Na verdade, um dos pressupostos fisiopatológicos mais recentes e mais acreditados é que a SFP está classificada dentro do grupo de “Síndrome de Sensibilidade Central”, que inclui, além da Enxaqueca, outras patologias comumente consideradas “funcionais” como Síndrome do Cólon Irritável, Cefaleia Tensional, Desordens Temporomandibulares, Síndrome da Dor Miofascial, Síndrome de Estresse Pós-Traumático, Síndrome Pré-Mestrual, Síndrome Vulvodínia/Vestibulite Vulvar, Síndrome Uretral Feminina, todos eles expressões da expansão do campo receptivo (dor além da área de suprimento nervoso periférico), descarga eletrofisiológico prolongada e uma qualidade desagradável da dor pós-estímulo (ardor, latejante, formigamento ou dormência).46Yunus MB. Editorial review: an update on central sensitivity syndromes and the issues of nosology and psychobiology. Curr Rheumatol Rev. 2015; 11: 70-85.
Nossos dados, mesmo que limitados pelo número relativamente pequeno de pacientes, podem, no entanto, destacar alguns poucos aspectos interessantes.

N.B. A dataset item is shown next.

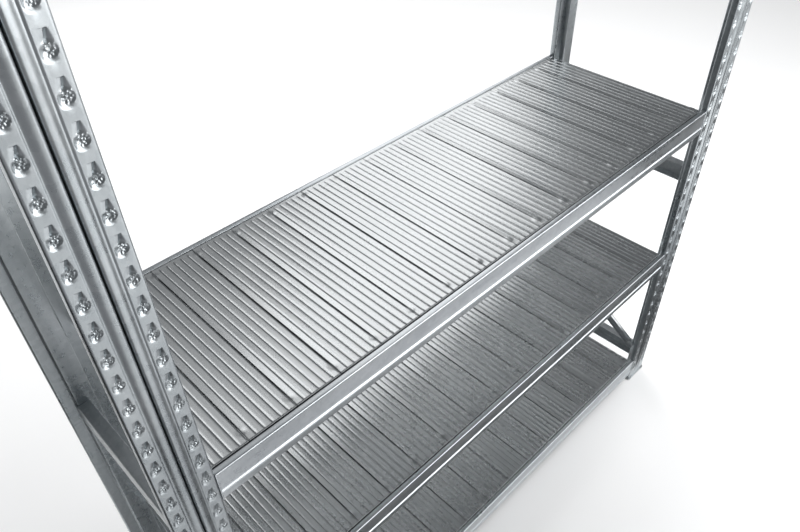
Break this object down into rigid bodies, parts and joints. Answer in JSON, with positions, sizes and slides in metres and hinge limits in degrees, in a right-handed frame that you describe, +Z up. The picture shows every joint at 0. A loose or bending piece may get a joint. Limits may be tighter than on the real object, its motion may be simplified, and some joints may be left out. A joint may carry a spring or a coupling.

Especialmente, o número considerável de pacientes que, por diversos motivos, abandonaram nosso estudo (35,2%) aponta claramente para uma desconfiança no sistema médico. Isso se deve ao número de especialistas envolvidos, os diagnósticos discordantes, as somas consideráveis investidas/desinvestidas em drogas muitas vezes superestimadas em eficácia mas não apoiadas por nenhuma evidência científica, a apreensão do paciente sobre ser afetado por uma doença “misteriosa” ou não identificável, e o medo dele de vir a ser “culpado” e “mal compreendido” pelo seu médico ou por membros da família (ambos os quais podem ser “acalmados” por testes com resultados negativos ou inconclusivos, como nas chamadas doenças “funcionais”, mas que em nada amenizam os sintomas do paciente).
Conclusão
Uma abordagem combinada terapêutica, farmacológica e educacional pode ser uma ferramenta útil para o manejo de uma doença complexa e altamente debilitante (especialmente em um nível pessoal, familiar e social), como a Síndrome de Fibromialgia Primária.